= Given task =
Please copy all the lines that follow, word for word.

= Data excerpt =
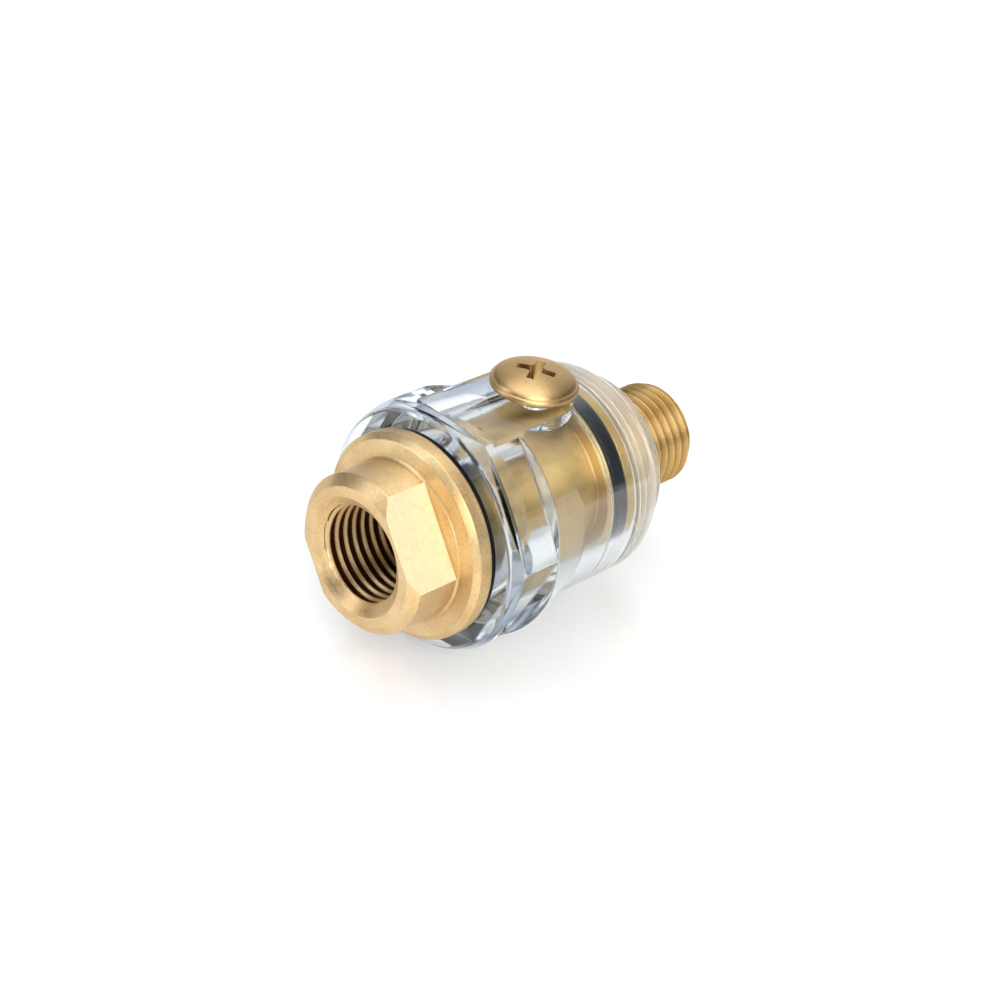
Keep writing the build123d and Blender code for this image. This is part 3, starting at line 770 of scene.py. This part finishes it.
# Operators
class LUBRICATOR_OT_finishes(bpy.types.Operator):
    """Make the object's materials"""
    bl_idname = "lubricator.finishes"
    bl_label = "Finishes"
    bl_options = {"REGISTER", "UNDO"}

    def execute(self, context):
        tint = context.scene.lubricator_finishes
        fill_centre = [(low + high) / 2 for low, high in zip(*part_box("fill_screw"))]
        # satin turned brass: pale peach gold, broad soft highlights, fine rings from the lathe
        turned_brass("satin turned brass", tint.inlet_pale, tint.inlet_deep, roughness=0.42,
                     mark_spacing=0.16, mark_depth=0.004, anisotropy=0.7, metallic=0.9)
        # milled brass: flat, pale and cream against the turned faces
        milled_brass("milled brass", tint.flat_pale, tint.flat_deep, roughness=0.55, mark_spacing=0.25)
        # thread root brass: painted shade, a dark red-brown laid in the roots of the female thread, between
        # bright crests
        grained("thread brass with painted root shade", tint.root, paint("4A2812"), grain_size=0.6, roughness=0.35,
                grain_depth=0.004, metallic=1.0)
        # bright turned brass: deeper gold, seen through the plastic and on the male thread
        turned_brass("bright turned brass", tint.core_pale, tint.core_deep, roughness=0.44,
                     mark_spacing=0.22, mark_depth=0.003, anisotropy=0.85)
        # polished brass that hands and a screwdriver have dulled: soft sheen, the faintest rings
        turned_brass("polished brass", tint.screw_pale, tint.screw_deep, roughness=0.42,
                     mark_spacing=0.30, mark_depth=0.0015, centre=fill_centre, axis="Z", anisotropy=0.5)
        # the same brass where nothing touches it: still bright, with sharp highlights
        turned_brass("polished brass needle", tint.screw_pale, tint.screw_deep, roughness=0.17,
                     mark_spacing=0.20, mark_depth=0.0015)
        # moulded polycarbonate: water clear, with grey edges where it bends the light
        clear_polycarbonate("clear moulded polycarbonate", tint.plastic, least_rough=0.04, most_rough=0.09)
        # bored polycarbonate: the oil space, left a little foggy by the cutter
        clear_polycarbonate("bored polycarbonate", tint.plastic, least_rough=0.08, most_rough=0.14)
        # cut polycarbonate: the tapped thread, frosted by the tool, whitish over the brass
        clear_polycarbonate("frosted cut polycarbonate", tint.plastic, least_rough=0.2, most_rough=0.3,
                            haze=0.25)
        # nitrile rubber: black, dull sheen
        rubber("nitrile rubber", tint.rubber, roughness=0.42)
        # nylon: cream, soft and waxy
        grained("moulded nylon", paint("E8DCBC"), paint("DBCDA6"), grain_size=0.5, roughness=0.45,
                grain_depth=0.01)
        # felt: off-white and matt, with loose fibres
        grained("wool felt", paint("E4DECB"), paint("B9B098"), grain_size=0.12, roughness=0.95,
                grain_depth=0.08)
        # sintered bronze: brown gold, porous and dull
        grained("sintered bronze", paint("B98A55"), paint("7A5630"), grain_size=0.15, roughness=0.55,
                grain_depth=0.05, metallic=1.0)
        # spring steel and ball steel: bright grey, lightly drawn or ground
        grained("bright steel", paint("D2D3D6"), paint("B4B6BA"), grain_size=0.2, roughness=0.2,
                grain_depth=0.002, metallic=1.0)
        return {"FINISHED"}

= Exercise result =
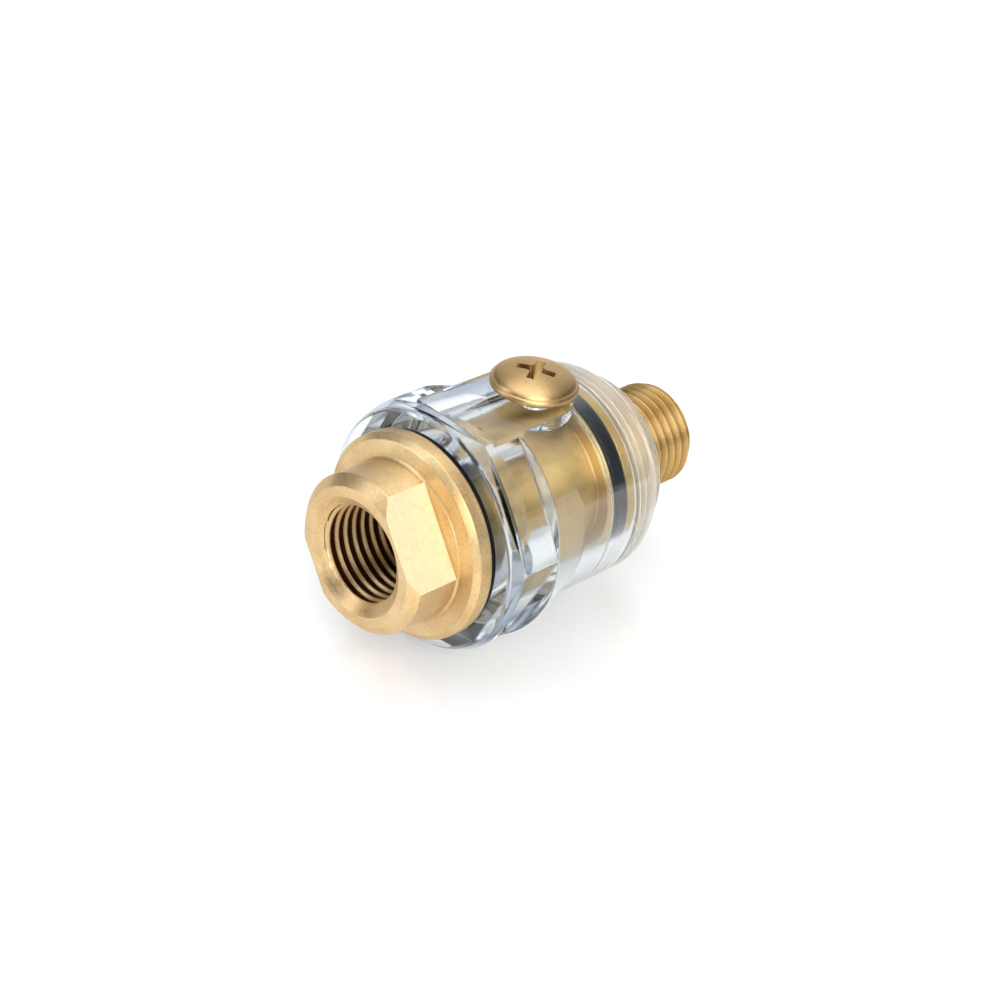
Keep writing the build123d and Blender code for this image. This is part 3, starting at line 770 of scene.py. This part finishes it.
# Operators
class LUBRICATOR_OT_finishes(bpy.types.Operator):
    """Make the object's materials"""
    bl_idname = "lubricator.finishes"
    bl_label = "Finishes"
    bl_options = {"REGISTER", "UNDO"}

    def execute(self, context):
        tint = context.scene.lubricator_finishes
        fill_centre = [(low + high) / 2 for low, high in zip(*part_box("fill_screw"))]
        # satin turned brass: pale peach gold, broad soft highlights, fine rings from the lathe
        turned_brass("satin turned brass", tint.inlet_pale, tint.inlet_deep, roughness=0.42,
                     mark_spacing=0.16, mark_depth=0.004, anisotropy=0.7, metallic=0.9)
        # milled brass: flat, pale and cream against the turned faces
        milled_brass("milled brass", tint.flat_pale, tint.flat_deep, roughness=0.55, mark_spacing=0.25)
        # thread root brass: painted shade, a dark red-brown laid in the roots of the female thread, between
        # bright crests
        grained("thread brass with painted root shade", tint.root, paint("4A2812"), grain_size=0.6, roughness=0.35,
                grain_depth=0.004, metallic=1.0)
        # bright turned brass: deeper gold, seen through the plastic and on the male thread
        turned_brass("bright turned brass", tint.core_pale, tint.core_deep, roughness=0.44,
                     mark_spacing=0.22, mark_depth=0.003, anisotropy=0.85)
        # polished brass that hands and a screwdriver have dulled: soft sheen, the faintest rings
        turned_brass("polished brass", tint.screw_pale, tint.screw_deep, roughness=0.42,
                     mark_spacing=0.30, mark_depth=0.0015, centre=fill_centre, axis="Z", anisotropy=0.5)
        # the same brass where nothing touches it: still bright, with sharp highlights
        turned_brass("polished brass needle", tint.screw_pale, tint.screw_deep, roughness=0.17,
                     mark_spacing=0.20, mark_depth=0.0015)
        # moulded polycarbonate: water clear, with grey edges where it bends the light
        clear_polycarbonate("clear moulded polycarbonate", tint.plastic, least_rough=0.04, most_rough=0.09)
        # bored polycarbonate: the oil space, left a little foggy by the cutter
        clear_polycarbonate("bored polycarbonate", tint.plastic, least_rough=0.08, most_rough=0.14)
        # cut polycarbonate: the tapped thread, frosted by the tool, whitish over the brass
        clear_polycarbonate("frosted cut polycarbonate", tint.plastic, least_rough=0.2, most_rough=0.3,
                            haze=0.25)
        # nitrile rubber: black, dull sheen
        rubber("nitrile rubber", tint.rubber, roughness=0.42)
        # nylon: cream, soft and waxy
        grained("moulded nylon", paint("E8DCBC"), paint("DBCDA6"), grain_size=0.5, roughness=0.45,
                grain_depth=0.01)
        # felt: off-white and matt, with loose fibres
        grained("wool felt", paint("E4DECB"), paint("B9B098"), grain_size=0.12, roughness=0.95,
                grain_depth=0.08)
        # sintered bronze: brown gold, porous and dull
        grained("sintered bronze", paint("B98A55"), paint("7A5630"), grain_size=0.15, roughness=0.55,
                grain_depth=0.05, metallic=1.0)
        # spring steel and ball steel: bright grey, lightly drawn or ground
        grained("bright steel", paint("D2D3D6"), paint("B4B6BA"), grain_size=0.2, roughness=0.2,
                grain_depth=0.002, metallic=1.0)
        return {"FINISHED"}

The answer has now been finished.